Take a look at the source (its not very clean and I should make a Class out of it but i’m not realy an advanced coder yet,so sorry if you get confused) and please tell me if there are better or other methods to get this done.

I hope it helps someone, because the of people helped me alot, thanks for that,

p.s it works without additional libs or addons and it is realtime (rtAudio)


there seems to be a lot of confusion within this topic.

I checked out the code posted by Yonas and there are several things that are interfering with the correct detection of the pitch. I’ll try to correct those later.
It’s main problem has to do with understanding pitch and frecuency, as Kyle explained very well, but also how the bins are distributed in relation to the notes.

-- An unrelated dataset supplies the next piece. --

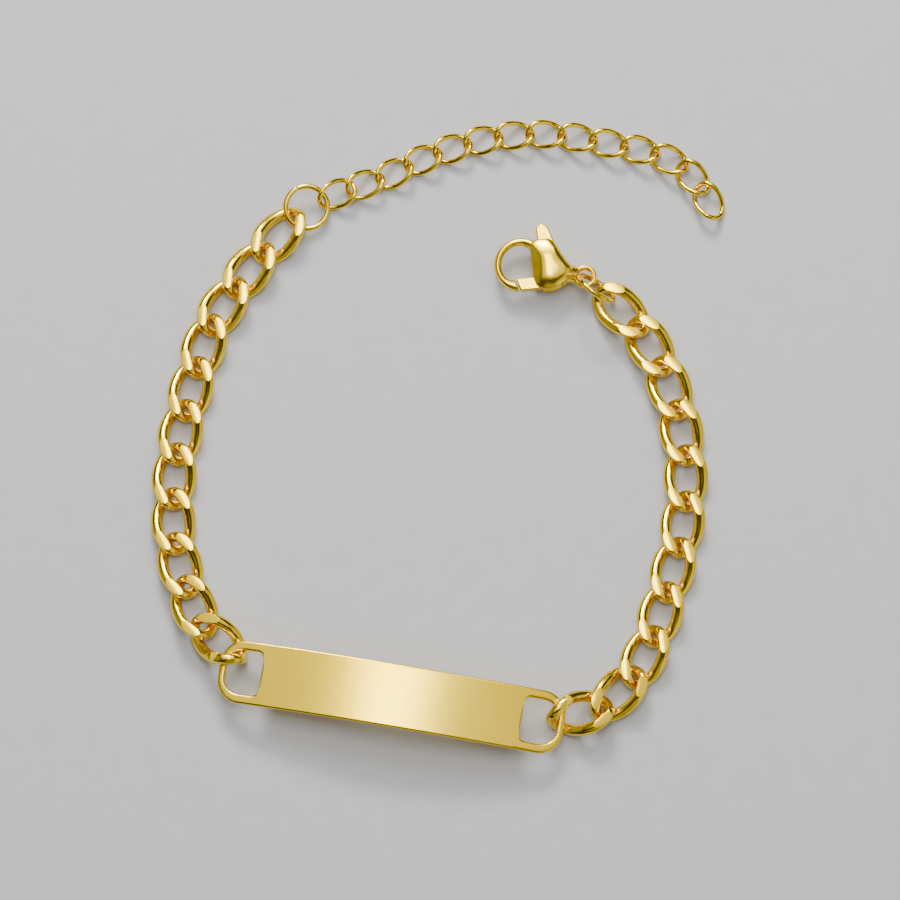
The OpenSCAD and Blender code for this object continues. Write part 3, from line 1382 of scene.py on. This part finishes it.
CURB = LinkForm(
    length=7.7, width=5.05, wire=1.15, fuller=1.15, near_twist=45, far_twist=45, ground=2.2
)
RIM_CURB = replace(CURB, near_twist=72, near_ground=False)
FINE_LINK = LinkForm(
    length=4.75, width=3.4, wire=0.56, fuller=1, near_twist=38, far_twist=38, rings=56, sides=14
)


def extender_route(ring_spot: Vector) -> Route:
    """The way of the extender chain, which starts in the big jump ring.

    Args:
        ring_spot: The middle of the ring, in the drawing.

    Returns:
        The route from the ring to the free end.
    """
    start = beside(ring_spot, far=2.06, heading=22.3)
    return Route(
        start=(start.x, start.y),
        heading=27,
        level=0.79,
        stretches=(
            Stretch(1, 0, 3.28, 0.38, 19.5, 0.6, -3),
            Stretch(1, -11.1, 3.55, 0.15, 2.4, 4.1, 7.6),
            Stretch(1, 12.5, 3.57),
            Stretch(3, -5.2, 3.57),
            Stretch(3, -7.6, 3.57),
            Stretch(2, -1.3, 3.57),
            Stretch(1, -13.1, 3.5),
            Stretch(1, -25.2, 3.34),
            Stretch(1, -13.2, 3.1),
        ),
    )


def main() -> None:
    """Builds the bracelet piece by piece."""
    logging.basicConfig(level=logging.INFO, format="%(name)s: %(message)s")
    ring_spot = beside(LEFT_ROUTE.end(), far=1.914, heading=39.3)
    ring_spot.z = 1.23
    big_ring = place_at(millimetres(*ring_spot), lean=11.8, turn=30)
    small_ring = place_at(millimetres(17.87, 16.66, 2.33), lean=116, turn=-37)
    wire = 0.62
    for builder in (
        IdPlate(),
        Chain("left_curb_link", LEFT_ROUTE, CURB, LINK_POLISH, RIM_CURB),
        Chain("right_curb_link", RIGHT_ROUTE, CURB, LINK_POLISH, RIM_CURB),
        JumpRing("extender_jump_ring", big_ring, across=5.35, wire=wire, seam=3, seam_at=85),
        Chain("extender_link", extender_route(ring_spot), FINE_LINK, WIRE_POLISH),
        JumpRing("clasp_jump_ring", small_ring, across=5.1, wire=wire, seam=0.8, seam_at=200),
        LobsterClasp(),
        Studio(),
    ):
        builder.build()


if __name__ == "__main__":
    main()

The pitches (notes) have their frequencies logarithmically spaced, while the fft haves its bins linearly spaced. Although converting from linear to log distribution is trivial, you cannot detect pitch just by getting the higher valued bin, yet it might work for single note sounds, but with lots of false matches.

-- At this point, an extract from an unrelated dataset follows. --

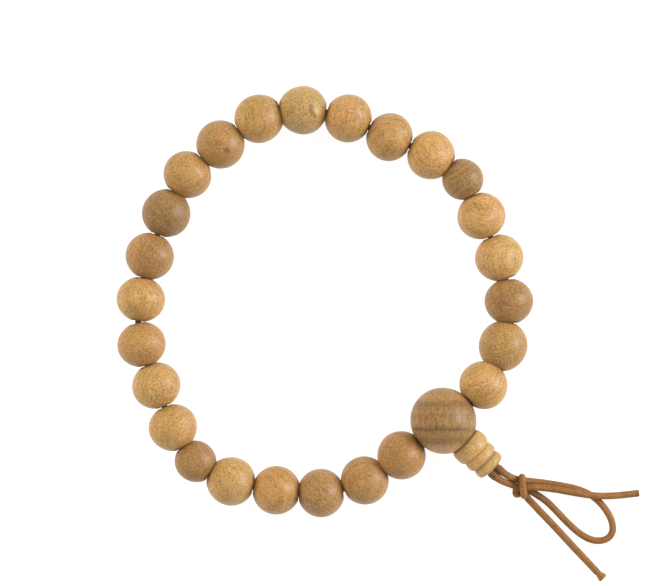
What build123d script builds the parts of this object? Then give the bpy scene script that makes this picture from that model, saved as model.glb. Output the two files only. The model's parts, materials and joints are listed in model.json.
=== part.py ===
from build123d import *
import os
from math import asin, cos, degrees, pi, radians, sin, sqrt, tan

# Wrist mala: wooden beads threaded on one elastic cord and lying on a table.
# Units are millimetres. The origin is the middle of the loop, at table height, +Z is up
# and the guru bead lies towards -Y with its stupa bead and the tied cord ends beyond it.

# Beads. Length is measured along the bore, mouth face to mouth face.
COUNTING_DIAMETER = 8.0
COUNTING_LENGTH = 7.03
MARKER_DIAMETER = 6.8
MARKER_LENGTH = 5.8
GURU_DIAMETER = 11.0
GURU_LENGTH = 10.1
BORE_RADIUS = 0.8
COUNTERSINK = 0.15
MOUTH_RADIUS = BORE_RADIUS + COUNTERSINK
BEAD_GAP = 0.08
OPEN_PIVOT_GAP = 0.3
PIVOT_RADIUS = 1.2

# Loop, counter-clockwise from the guru bead. Each bead has the heading of its bore in degrees,
# how far it sits outside the line of the cord, within the play of its bore, and how much
# longer it is than the others of its kind, because turned beads differ a little.
LOOP = [
    (-5, -0.1, 0.0),
    (2, 0.1, -0.2), (30, -0.1, 0.2), (49, 0.1, -0.2), (66, 0.1, 0.2), (67, -0.1, 0.1),
    (81, 0.1, 0.0),
    (110, 0.0, 0.0), (111, -0.1, 0.2), (113, 0.1, 0.2), (133, -0.1, 0.1), (162, 0.1, 0.2),
    (173, -0.1, 0.2), (185, 0.1, -0.2), (204, -0.1, 0.2), (207, 0.1, 0.2), (217, -0.1, -0.2),
    (238, 0.1, -0.2), (248, -0.1, 0.1), (249, 0.1, 0.0),
    (270, 0.1, 0.0),
    (299, 0.1, 0.1), (306, -0.1, 0.2), (320, 0.1, 0.0), (342, 0.1, 0.1), (354, -0.1, 0.1),
]
GURU_PLACE = 0
MARKER_NAMES = {6: "marker_bead_right", 20: "marker_bead_left"}
GURU_CENTRE = Vector(0.03, -27.31, GURU_DIAMETER / 2)
BORE_HEIGHT = COUNTING_DIAMETER / 2

# Elastic cord. The loop is one cord, held by the beads all the way. It is modelled in four
# lengths that meet where the loop flexes, each named for its side of the loop and starting
# with the bead at the given place.
CORD_DIAMETER = 1.05
CORD_EASE = 0.15
CORD_LENGTHS = [("cord_front", 24), ("cord_right", 4), ("cord_back", 10), ("cord_left", 17)]
OPEN_PIVOT_PLACE = 17
RUN_SHARE = 0.45

# Side bore of the guru bead, which leads both ends of the cord out through the stupa bead.
SIDE_BORE_RADIUS = 1.3
SIDE_HEADING = -89
SIDE_DROP = 6

# Stupa bead, turned about the side bore: three rounded rings, each given by the distances of
# its ends from the guru bead's centre, its widest radius, and the radius where it ends.
SEAT_RADIUS = GURU_DIAMETER / 2 + 0.07
SEAT_RIM_RADIUS = 2.6
STUPA_RINGS = [(7.65, 3.02, 2.2), (9.5, 2.75, 1.95), (11.3, 2.58, 1.45)]

# Bow knot: one turn of the cord round the four strands.
KNOT_CENTRE = Vector(1.65, -44.08, 1.9)
KNOT_HEADING = -41
KNOT_RADIUS = 1.3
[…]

Real-world sounds are quite complex, composed of several overlapping sinewaves at different harmonics (multiples of the base frequency). In several cases you might get very high valued peak for some harmonics which can be detected as a different “note”.
Just to get a single pitched sound you can detect the peaks of the fft and refer to the lowest bin of those, probably ignoring the first 2 or 3 bins might help.
Keep in mind that there are several other algorithms that might be much more efficient and precise at getting a single pitch from a sound source. just google “pitch detection algorithm”.

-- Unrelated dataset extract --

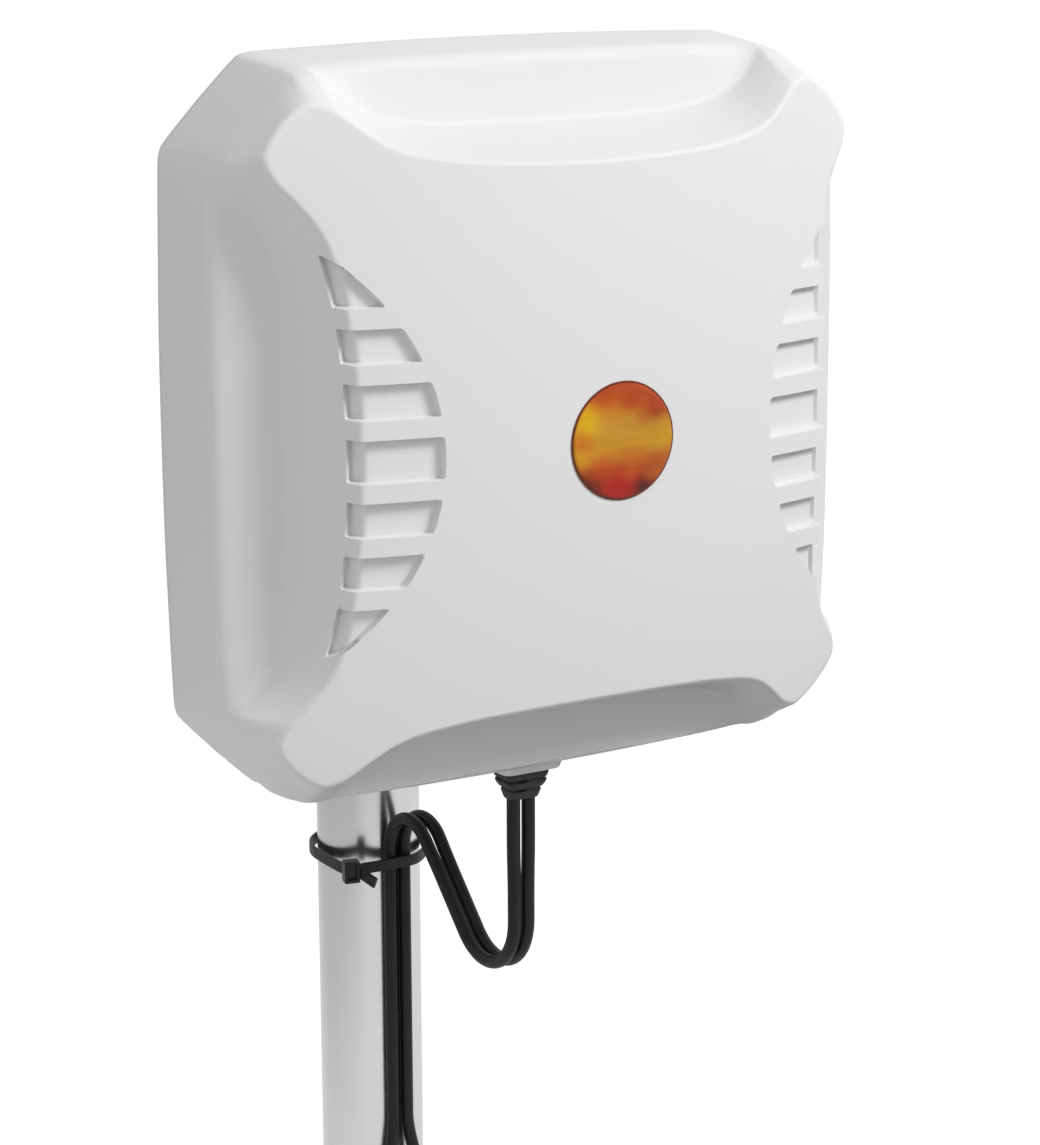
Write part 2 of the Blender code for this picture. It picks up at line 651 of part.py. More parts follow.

Polyphonic pitch detection is just another thing; getting a reliable result is really complex. Consider that just a few years ago, Melodyne, a very well known pitch correcting software in the music production business, introduced the polyphonic pitch detection feature and it was really groundbreaking. It really yields some impressive results. Google it and check it.

Another issue with ffts and pitch, due to the linear/log spacing, is that at low pitched notes two or more semitones can fall into the same bin, making pitch detection not posible. The solution to this is to process an fft with more samples, hence bins, so each bin has a narrower bandwidth; yet the processing time is higher and the temporal resolution of the fft is lower, which is mainly noted at higher frequencies.
A solution to this is to use a constant-q transform, in which the bins of an fft are weighted-averaged in a certain way to produce a transform where the bins correspond exactly to a note of the musical scale.

Some years ago, while learning processing, i decided to implement a constantQ method for processing (at that time the only piece of code I found was in matlab). I published it at google code but I haven’t updated it since then.

although it works and the constant Q algorithm is correctly implemented, there are several flaws regarding the visualization (I just checked it and there’s a vertical offset on the “pianoroll” grid).
I’ll resurrect this project and port it into OF.

I hope this is of any help.
If my writing is somewhat confusing is because I’m tired.lol.


i heard about the constant Q algorhythm but i didn’t find an implementation, that would realy help, because of my aim is to make an realtime algorhythm (for interaction) and performing an fft with great resultion is very expensive… i heard of melodyne, too, but its not realtime, it uses image processing like algorhythms(relevance evaluation algorithm) on greater pieces of data to sharpen the the results of a signal transformation.
having two semitones in the same bin isn’t a real problem, because of the peaks next to the peak tells you what the exact pitch is, i tested it and i gess you could even use it for tuning or vibrato detection , by calculating the relatives between the bins around the peak, because they are never at sero, if you have a clear signal witch I think is the biggest problem…
i will test high pass filtering for recucing noise,
using a set of bandpass filters as a recrusive frequency domain analysis(but i don’t expect much),
and hopefully(:-)) the constantQ transform
but i dont think i will ever get something usefull out of my piano, the fft results are realy bad.
if there is interest i will take a closer look at non realtime algorhytms,

well, the idea of using a bandpass filter for each pitch(of an pianoroll → 88) turnt out to be a good idea.
its a recrusive method, not like the fft, so its alot faster and less cpu expensive… the only thing is that when i’am changing the bandwidth to a realy small level, what is directly corresponding to the resolution of the analyse, the filters produce a delay like effect, i could’nt get this fix yet, but it’s a realy simple way of getting pitches detected.
take a look,


Good job!
Right now I’m very busy, so I can’t peek inside the code.
I’m not sure what would be less cpu expensive, either the bandpass bank or the constantQ.
The nice thing about the implementation of the costantQ is that it needs to precalculate de weigheted bins, so the processing of the signal just involves a common fft that then multiplied by the preprocessed bins.


One other thing you can do to detect pitch is to use the algorithm used in the max msp/Pd external called fiddle~

the source code is here (in C)


It’s pretty good

Another possibility, Supercollider also has some very nice pitch detection capabilities, as well as amplitude and detection of other sound characteristics. Having supercollider communicate to OF via OSC would probably be much quicker than making all the pitch stuff from scratch.